The first stuff on the scene will be the little quick-growing buggers that were being stifled by the shade of the big trees, the annuals and such.  Soon enough (relatively speaking) shrubs will come in and show their appreciation for the renewed soil and shade by crowding out most of them and bumping ’em off.  After that come the pines, which bump off the shrubs, and then WOAH OOPS it turns out that all this recolonization just left the perfect environment for the deciduous trees to step in and retake their old ground back, grinding the proletariat under their merciless leafy regime for all eternity.

In the above example, we’ve got three things.
First, obviously, we’ve got secondary succession.  The forest is down but all life isn’t out, it’s a rebuilding job rather than a ‘well, guess we’d better start weathering this bedrock into soil’ project.  A fixer-upper.
Second, we’ve got a new term, something that can be applied to each of the stages our succession went through from annuals-shrubs-evergreens-deciduous: sere.  Annoying to pronounce, but useful to remember, a sere is any of the ‘steps’ in an ecological succession.  Each sere alters the conditions of the habitat and sets the stage for the next one – encouraging some species through facilitation succession (annuals helpfully rebuilding and shading up the soil for their shrub overlords) and denying others the opportunity through inhibition succession (the pines don’t exactly leave the annuals room to get re-established).
Third, we’ve got the climax.  Notice how nothing came in after the deciduous forest staked its claim?  It’s the final sere, the last word, the buck-stops-here-er, the head honcho, the king of the hill, the enormous brie the gargantuan cheddar AND the massive mozzarella.  The climax community is the be-all end-all stage of a particular succession sequence.

…Although they vary substantially within themselves due to environmental gradients, and are thus much less homogenous than I just described.

…And if the habitat’s unstable it can just be a transient climax, because the environmental conditions are going to change like crazy and make an entirely new climax the popular favorite for ‘most likely to survive flash floods followed by prolonged submersion’ or something.

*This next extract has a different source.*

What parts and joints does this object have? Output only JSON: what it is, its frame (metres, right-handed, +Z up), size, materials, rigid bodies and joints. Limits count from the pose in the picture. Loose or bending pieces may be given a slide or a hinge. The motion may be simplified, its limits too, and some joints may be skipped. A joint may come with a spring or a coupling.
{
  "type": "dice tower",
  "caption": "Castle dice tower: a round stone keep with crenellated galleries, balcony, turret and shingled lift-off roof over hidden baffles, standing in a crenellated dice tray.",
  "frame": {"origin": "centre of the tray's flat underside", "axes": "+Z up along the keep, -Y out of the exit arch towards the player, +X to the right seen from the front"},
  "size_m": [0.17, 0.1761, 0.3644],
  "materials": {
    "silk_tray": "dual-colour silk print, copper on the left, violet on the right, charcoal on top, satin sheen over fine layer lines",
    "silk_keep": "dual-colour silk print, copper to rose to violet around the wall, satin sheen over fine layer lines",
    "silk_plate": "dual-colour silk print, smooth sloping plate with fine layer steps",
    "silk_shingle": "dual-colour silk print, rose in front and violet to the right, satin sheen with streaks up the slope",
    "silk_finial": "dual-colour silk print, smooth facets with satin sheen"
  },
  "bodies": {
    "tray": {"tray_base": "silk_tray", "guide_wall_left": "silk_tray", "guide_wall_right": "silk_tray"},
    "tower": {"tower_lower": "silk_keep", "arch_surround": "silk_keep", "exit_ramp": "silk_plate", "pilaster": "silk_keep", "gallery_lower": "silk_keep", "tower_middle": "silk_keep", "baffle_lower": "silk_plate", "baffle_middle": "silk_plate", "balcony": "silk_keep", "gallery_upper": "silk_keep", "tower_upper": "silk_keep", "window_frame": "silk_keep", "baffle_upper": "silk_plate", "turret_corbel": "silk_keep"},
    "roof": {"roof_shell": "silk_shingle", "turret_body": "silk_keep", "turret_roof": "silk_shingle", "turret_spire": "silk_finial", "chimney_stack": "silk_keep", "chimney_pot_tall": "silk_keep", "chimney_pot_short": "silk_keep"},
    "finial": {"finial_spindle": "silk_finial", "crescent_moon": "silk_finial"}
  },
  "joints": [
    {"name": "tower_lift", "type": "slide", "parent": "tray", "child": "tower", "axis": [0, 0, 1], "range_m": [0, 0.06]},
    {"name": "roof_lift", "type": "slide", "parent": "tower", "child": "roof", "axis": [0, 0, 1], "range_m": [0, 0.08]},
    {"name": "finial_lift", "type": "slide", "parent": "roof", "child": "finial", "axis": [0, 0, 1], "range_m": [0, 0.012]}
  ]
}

…And if it’s a cyclic climax, predominance of one species in a climax will just cause another climax species to naturally rise up and eclipse the first one and vice versa in an endless see-saw where dominance of one merely leads to its inevitable downfall ad nauseum.

….Oh, and if there’s a lot of herbivores that really like to eat the climax vegetation (I mean REALLY LIKE, like elephants really like), then they can force it into a different climax through delicious, hunger-based attrition.

Look, it’s all VERY COMPLICATED, all right?  This is always what happens when you try and explain simple, easy-to-grasp concepts.